# START OF MATERIALS PROVIDED
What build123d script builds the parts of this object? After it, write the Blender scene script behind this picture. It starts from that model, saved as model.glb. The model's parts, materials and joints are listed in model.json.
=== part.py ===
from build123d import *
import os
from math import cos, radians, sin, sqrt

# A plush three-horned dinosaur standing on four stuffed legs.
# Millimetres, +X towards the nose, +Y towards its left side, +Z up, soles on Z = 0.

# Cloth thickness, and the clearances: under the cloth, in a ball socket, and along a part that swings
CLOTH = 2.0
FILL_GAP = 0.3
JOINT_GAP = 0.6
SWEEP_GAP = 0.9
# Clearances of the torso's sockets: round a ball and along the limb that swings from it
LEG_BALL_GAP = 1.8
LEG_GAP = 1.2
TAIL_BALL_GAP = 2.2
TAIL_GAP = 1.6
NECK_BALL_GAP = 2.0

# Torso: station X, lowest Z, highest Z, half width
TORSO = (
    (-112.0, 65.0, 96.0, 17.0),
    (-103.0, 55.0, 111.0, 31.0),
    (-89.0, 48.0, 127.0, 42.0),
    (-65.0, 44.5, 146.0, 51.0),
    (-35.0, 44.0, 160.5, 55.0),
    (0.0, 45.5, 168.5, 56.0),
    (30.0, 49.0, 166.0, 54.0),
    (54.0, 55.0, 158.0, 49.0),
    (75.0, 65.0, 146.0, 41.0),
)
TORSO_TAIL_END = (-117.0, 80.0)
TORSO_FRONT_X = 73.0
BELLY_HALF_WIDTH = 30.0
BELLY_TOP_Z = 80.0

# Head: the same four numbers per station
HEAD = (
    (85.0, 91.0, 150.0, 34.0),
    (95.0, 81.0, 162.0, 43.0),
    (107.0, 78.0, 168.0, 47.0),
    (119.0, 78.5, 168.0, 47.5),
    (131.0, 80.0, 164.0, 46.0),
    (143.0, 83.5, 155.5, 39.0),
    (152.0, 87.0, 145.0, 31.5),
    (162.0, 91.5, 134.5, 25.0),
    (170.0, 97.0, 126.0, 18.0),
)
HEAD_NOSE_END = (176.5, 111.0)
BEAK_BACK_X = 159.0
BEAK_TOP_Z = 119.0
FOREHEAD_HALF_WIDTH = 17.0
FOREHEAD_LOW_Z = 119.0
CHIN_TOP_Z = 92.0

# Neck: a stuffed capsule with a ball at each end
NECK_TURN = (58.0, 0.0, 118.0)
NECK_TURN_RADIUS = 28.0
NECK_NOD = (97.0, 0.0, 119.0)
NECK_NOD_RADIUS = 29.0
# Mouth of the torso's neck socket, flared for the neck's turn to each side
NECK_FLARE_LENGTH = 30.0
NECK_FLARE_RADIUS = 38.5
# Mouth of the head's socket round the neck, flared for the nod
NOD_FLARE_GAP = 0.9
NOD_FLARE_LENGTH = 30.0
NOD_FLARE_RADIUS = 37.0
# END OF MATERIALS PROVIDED
# START OF MATERIALS PROVIDED
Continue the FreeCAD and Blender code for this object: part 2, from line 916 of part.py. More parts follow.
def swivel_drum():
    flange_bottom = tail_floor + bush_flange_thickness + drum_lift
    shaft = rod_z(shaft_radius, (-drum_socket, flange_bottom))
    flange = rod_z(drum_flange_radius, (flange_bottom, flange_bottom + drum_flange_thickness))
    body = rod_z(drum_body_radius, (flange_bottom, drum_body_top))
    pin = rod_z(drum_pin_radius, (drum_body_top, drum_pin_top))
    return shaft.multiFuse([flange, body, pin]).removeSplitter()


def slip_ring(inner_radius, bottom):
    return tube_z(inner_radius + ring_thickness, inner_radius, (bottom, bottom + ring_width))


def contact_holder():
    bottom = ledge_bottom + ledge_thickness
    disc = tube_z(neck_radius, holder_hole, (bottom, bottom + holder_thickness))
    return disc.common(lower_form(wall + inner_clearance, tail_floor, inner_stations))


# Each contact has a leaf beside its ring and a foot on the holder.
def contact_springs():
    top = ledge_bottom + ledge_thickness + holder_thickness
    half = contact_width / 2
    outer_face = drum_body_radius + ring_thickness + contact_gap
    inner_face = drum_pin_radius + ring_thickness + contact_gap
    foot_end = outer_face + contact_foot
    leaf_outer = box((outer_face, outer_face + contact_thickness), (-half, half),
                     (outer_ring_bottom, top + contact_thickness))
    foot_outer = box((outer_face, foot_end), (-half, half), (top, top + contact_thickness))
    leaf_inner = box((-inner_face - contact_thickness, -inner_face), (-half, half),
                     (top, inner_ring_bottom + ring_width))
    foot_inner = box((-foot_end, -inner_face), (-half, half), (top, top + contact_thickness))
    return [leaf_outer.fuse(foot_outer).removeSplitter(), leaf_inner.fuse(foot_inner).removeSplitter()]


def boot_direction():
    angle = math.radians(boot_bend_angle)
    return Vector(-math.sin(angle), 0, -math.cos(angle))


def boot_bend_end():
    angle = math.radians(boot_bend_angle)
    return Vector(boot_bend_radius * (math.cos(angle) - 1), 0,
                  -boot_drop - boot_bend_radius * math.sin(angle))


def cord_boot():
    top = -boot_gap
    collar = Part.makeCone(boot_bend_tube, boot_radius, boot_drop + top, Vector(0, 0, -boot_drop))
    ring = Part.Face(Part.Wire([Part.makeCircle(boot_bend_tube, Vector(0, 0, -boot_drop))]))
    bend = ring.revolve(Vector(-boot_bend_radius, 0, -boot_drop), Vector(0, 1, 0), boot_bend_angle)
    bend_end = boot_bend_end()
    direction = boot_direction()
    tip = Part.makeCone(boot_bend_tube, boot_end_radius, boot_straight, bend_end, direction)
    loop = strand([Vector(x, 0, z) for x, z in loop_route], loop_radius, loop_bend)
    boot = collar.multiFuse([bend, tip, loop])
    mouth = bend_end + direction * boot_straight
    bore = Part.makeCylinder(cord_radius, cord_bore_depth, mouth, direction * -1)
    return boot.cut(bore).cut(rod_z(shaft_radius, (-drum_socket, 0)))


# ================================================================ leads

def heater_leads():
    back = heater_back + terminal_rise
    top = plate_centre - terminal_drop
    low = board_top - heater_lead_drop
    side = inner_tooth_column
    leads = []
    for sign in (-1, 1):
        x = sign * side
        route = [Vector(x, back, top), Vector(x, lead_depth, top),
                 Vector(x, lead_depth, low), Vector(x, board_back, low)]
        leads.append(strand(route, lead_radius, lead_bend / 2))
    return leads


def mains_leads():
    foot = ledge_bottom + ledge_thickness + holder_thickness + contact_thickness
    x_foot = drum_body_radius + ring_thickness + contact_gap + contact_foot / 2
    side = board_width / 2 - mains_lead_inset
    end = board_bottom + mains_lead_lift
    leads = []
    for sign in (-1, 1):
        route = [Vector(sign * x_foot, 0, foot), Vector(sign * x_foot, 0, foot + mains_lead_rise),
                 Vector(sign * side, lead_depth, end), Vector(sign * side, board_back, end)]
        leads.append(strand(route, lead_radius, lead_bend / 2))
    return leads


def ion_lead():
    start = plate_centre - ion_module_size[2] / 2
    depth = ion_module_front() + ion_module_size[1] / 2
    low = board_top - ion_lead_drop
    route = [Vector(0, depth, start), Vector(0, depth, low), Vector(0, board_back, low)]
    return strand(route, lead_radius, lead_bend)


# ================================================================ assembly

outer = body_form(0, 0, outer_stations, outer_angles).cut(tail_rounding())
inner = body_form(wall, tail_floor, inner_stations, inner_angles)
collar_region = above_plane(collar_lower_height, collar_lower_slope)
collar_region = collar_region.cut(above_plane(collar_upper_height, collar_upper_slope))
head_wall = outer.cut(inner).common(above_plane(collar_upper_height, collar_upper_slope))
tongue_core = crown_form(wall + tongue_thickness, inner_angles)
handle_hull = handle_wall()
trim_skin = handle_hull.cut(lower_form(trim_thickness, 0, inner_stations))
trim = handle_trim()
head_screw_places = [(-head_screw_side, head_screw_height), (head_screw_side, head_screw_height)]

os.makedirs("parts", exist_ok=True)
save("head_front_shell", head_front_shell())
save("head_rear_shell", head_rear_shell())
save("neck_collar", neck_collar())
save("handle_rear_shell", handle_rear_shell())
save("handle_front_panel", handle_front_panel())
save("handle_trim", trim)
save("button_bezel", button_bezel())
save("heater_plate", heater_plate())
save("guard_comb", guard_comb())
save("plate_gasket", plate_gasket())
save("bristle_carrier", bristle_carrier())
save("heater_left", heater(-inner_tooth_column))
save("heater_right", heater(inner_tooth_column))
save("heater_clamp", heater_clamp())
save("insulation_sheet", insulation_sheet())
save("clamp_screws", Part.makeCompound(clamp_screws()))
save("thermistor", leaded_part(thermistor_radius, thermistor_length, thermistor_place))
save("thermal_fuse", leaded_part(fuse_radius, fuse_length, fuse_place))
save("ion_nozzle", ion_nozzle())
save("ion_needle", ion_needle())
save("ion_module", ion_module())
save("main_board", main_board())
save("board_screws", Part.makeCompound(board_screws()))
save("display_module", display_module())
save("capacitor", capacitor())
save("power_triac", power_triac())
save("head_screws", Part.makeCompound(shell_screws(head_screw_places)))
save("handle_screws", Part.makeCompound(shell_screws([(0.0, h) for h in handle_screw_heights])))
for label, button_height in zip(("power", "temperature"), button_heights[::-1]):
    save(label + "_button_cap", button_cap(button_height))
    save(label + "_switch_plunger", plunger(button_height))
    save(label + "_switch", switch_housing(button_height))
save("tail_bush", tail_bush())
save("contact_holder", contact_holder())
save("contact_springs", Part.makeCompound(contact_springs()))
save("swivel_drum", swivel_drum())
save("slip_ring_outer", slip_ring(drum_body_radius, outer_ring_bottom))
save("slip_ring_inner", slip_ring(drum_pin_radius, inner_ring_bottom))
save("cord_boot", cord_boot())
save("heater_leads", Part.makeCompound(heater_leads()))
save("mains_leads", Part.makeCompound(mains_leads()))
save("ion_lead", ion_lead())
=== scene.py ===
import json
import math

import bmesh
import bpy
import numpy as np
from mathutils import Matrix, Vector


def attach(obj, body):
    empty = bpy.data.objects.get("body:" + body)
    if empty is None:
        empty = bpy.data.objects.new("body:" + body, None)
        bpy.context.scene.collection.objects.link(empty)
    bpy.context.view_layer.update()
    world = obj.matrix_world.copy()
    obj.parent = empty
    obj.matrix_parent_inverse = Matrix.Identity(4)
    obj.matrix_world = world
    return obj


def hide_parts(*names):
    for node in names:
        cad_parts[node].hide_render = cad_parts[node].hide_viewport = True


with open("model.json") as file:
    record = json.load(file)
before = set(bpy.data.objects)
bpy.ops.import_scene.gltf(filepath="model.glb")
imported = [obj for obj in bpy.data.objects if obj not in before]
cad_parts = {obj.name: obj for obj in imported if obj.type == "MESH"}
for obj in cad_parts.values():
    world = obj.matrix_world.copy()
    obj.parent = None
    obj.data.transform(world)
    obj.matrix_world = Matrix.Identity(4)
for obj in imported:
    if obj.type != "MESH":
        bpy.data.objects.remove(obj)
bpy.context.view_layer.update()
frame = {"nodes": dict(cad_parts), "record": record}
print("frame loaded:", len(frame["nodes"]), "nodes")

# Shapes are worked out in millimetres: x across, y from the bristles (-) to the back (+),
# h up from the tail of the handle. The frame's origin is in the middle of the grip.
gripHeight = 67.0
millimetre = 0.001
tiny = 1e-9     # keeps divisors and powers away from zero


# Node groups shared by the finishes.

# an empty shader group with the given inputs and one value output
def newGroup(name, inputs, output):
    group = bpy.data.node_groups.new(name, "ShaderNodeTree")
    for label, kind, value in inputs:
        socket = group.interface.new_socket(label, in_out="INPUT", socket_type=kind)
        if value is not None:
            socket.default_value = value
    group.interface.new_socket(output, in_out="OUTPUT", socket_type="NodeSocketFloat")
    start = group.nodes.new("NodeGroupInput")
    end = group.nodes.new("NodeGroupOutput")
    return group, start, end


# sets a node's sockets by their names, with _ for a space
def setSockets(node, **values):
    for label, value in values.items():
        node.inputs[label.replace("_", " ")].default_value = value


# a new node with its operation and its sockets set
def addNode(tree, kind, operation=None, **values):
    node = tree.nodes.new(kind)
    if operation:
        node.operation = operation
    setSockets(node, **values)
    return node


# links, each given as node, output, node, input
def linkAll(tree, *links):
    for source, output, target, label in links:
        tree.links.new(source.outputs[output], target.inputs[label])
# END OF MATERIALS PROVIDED
> _WHAT YOU HAVE TO DO_
From the entries above, give again exactly the lines running from the line with "for label, button_height" to the line with "before = set(bpy.data.objects)"; include both of those lines.

> _SOLUTION TO THE EXERCISE_
for label, button_height in zip(("power", "temperature"), button_heights[::-1]):
    save(label + "_button_cap", button_cap(button_height))
    save(label + "_switch_plunger", plunger(button_height))
    save(label + "_switch", switch_housing(button_height))
save("tail_bush", tail_bush())
save("contact_holder", contact_holder())
save("contact_springs", Part.makeCompound(contact_springs()))
save("swivel_drum", swivel_drum())
save("slip_ring_outer", slip_ring(drum_body_radius, outer_ring_bottom))
save("slip_ring_inner", slip_ring(drum_pin_radius, inner_ring_bottom))
save("cord_boot", cord_boot())
save("heater_leads", Part.makeCompound(heater_leads()))
save("mains_leads", Part.makeCompound(mains_leads()))
save("ion_lead", ion_lead())
=== scene.py ===
import json
import math

import bmesh
import bpy
import numpy as np
from mathutils import Matrix, Vector


def attach(obj, body):
    empty = bpy.data.objects.get("body:" + body)
    if empty is None:
        empty = bpy.data.objects.new("body:" + body, None)
        bpy.context.scene.collection.objects.link(empty)
    bpy.context.view_layer.update()
    world = obj.matrix_world.copy()
    obj.parent = empty
    obj.matrix_parent_inverse = Matrix.Identity(4)
    obj.matrix_world = world
    return obj


def hide_parts(*names):
    for node in names:
        cad_parts[node].hide_render = cad_parts[node].hide_viewport = True


with open("model.json") as file:
    record = json.load(file)
before = set(bpy.data.objects)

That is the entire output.